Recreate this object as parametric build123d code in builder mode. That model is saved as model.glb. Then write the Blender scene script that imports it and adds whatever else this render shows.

==

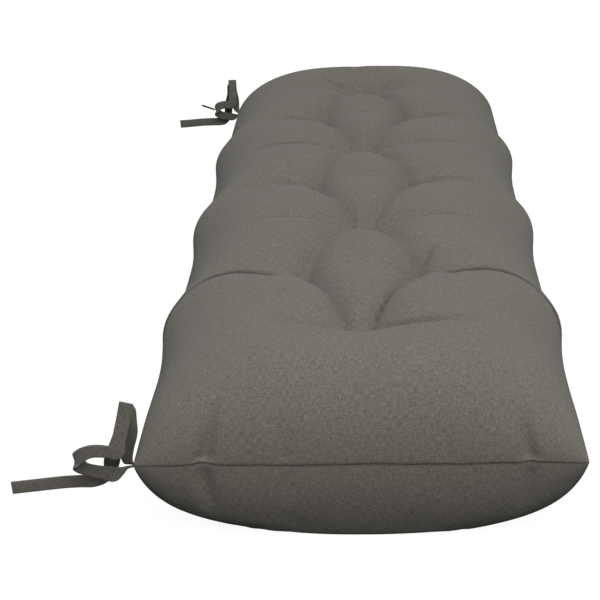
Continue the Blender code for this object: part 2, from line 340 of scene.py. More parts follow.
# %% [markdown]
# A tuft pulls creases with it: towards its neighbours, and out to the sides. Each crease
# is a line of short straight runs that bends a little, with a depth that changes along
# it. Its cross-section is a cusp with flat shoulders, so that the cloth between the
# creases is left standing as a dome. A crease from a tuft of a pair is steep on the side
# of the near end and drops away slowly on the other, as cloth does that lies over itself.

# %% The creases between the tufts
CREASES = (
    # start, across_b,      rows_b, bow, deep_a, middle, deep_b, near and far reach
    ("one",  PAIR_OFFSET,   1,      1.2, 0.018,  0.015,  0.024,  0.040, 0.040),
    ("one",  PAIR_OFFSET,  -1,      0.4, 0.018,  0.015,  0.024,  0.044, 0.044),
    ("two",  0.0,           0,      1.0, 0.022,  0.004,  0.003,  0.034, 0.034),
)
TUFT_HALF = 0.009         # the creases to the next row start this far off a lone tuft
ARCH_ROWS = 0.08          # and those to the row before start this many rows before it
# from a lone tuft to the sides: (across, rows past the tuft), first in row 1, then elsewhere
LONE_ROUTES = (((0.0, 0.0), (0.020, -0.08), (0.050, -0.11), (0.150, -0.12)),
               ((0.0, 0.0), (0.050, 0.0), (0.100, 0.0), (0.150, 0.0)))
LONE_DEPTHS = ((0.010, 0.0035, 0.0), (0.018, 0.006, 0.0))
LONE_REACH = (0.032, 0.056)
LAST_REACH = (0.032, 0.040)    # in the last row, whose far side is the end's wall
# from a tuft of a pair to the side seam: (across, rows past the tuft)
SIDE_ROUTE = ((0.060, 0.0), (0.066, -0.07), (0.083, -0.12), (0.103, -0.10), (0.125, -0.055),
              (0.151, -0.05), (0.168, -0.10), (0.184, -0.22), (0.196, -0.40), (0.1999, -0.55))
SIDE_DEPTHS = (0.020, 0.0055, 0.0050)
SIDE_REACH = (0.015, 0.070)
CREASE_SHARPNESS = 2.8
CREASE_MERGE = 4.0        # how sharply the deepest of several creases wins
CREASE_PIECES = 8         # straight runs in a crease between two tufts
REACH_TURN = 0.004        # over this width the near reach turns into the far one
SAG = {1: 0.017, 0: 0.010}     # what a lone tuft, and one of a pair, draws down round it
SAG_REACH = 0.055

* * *

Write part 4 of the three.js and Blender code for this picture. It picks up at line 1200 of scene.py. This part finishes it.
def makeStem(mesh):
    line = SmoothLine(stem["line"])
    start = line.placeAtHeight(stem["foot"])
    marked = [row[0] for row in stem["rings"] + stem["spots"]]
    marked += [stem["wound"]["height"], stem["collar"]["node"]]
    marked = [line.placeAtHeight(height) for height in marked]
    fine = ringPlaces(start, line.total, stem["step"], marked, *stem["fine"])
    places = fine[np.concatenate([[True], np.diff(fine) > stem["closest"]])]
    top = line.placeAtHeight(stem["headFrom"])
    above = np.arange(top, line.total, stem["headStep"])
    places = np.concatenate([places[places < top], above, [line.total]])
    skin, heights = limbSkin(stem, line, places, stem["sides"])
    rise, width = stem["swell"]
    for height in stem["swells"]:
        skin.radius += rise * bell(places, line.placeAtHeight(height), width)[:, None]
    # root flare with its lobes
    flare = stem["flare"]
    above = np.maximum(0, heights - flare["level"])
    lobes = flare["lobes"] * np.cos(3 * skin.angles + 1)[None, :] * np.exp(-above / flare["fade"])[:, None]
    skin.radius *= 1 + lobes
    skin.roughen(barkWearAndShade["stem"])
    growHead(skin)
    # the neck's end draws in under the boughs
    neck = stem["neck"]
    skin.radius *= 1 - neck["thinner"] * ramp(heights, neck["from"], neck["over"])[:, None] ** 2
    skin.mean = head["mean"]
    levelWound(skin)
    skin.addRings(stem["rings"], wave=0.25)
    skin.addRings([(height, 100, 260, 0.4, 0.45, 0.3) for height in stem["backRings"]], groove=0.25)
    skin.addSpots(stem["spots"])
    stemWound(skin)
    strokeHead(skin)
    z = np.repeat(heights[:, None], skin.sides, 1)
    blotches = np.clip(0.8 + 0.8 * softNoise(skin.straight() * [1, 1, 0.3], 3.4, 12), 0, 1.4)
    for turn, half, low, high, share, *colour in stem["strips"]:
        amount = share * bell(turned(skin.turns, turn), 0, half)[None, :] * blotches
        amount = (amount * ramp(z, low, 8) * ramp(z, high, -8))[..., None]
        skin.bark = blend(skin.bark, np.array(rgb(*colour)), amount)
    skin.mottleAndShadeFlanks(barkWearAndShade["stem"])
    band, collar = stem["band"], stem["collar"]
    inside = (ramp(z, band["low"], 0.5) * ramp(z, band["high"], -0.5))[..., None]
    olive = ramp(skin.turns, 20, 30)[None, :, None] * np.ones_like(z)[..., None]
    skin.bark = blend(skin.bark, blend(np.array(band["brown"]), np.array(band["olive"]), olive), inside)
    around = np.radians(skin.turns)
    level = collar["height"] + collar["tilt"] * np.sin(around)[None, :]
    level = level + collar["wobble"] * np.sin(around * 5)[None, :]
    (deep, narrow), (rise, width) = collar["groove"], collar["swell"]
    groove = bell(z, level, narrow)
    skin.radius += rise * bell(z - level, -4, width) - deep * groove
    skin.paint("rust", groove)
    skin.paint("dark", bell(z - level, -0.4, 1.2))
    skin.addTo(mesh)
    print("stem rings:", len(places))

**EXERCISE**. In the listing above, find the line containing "Continue the Blender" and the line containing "# of the near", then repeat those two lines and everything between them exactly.

**FINAL RESULT**.
Continue the Blender code for this object: part 2, from line 340 of scene.py. More parts follow.
# %% [markdown]
# A tuft pulls creases with it: towards its neighbours, and out to the sides. Each crease
# is a line of short straight runs that bends a little, with a depth that changes along
# it. Its cross-section is a cusp with flat shoulders, so that the cloth between the
# creases is left standing as a dome. A crease from a tuft of a pair is steep on the side
# of the near end and drops away slowly on the other, as cloth does that lies over itself.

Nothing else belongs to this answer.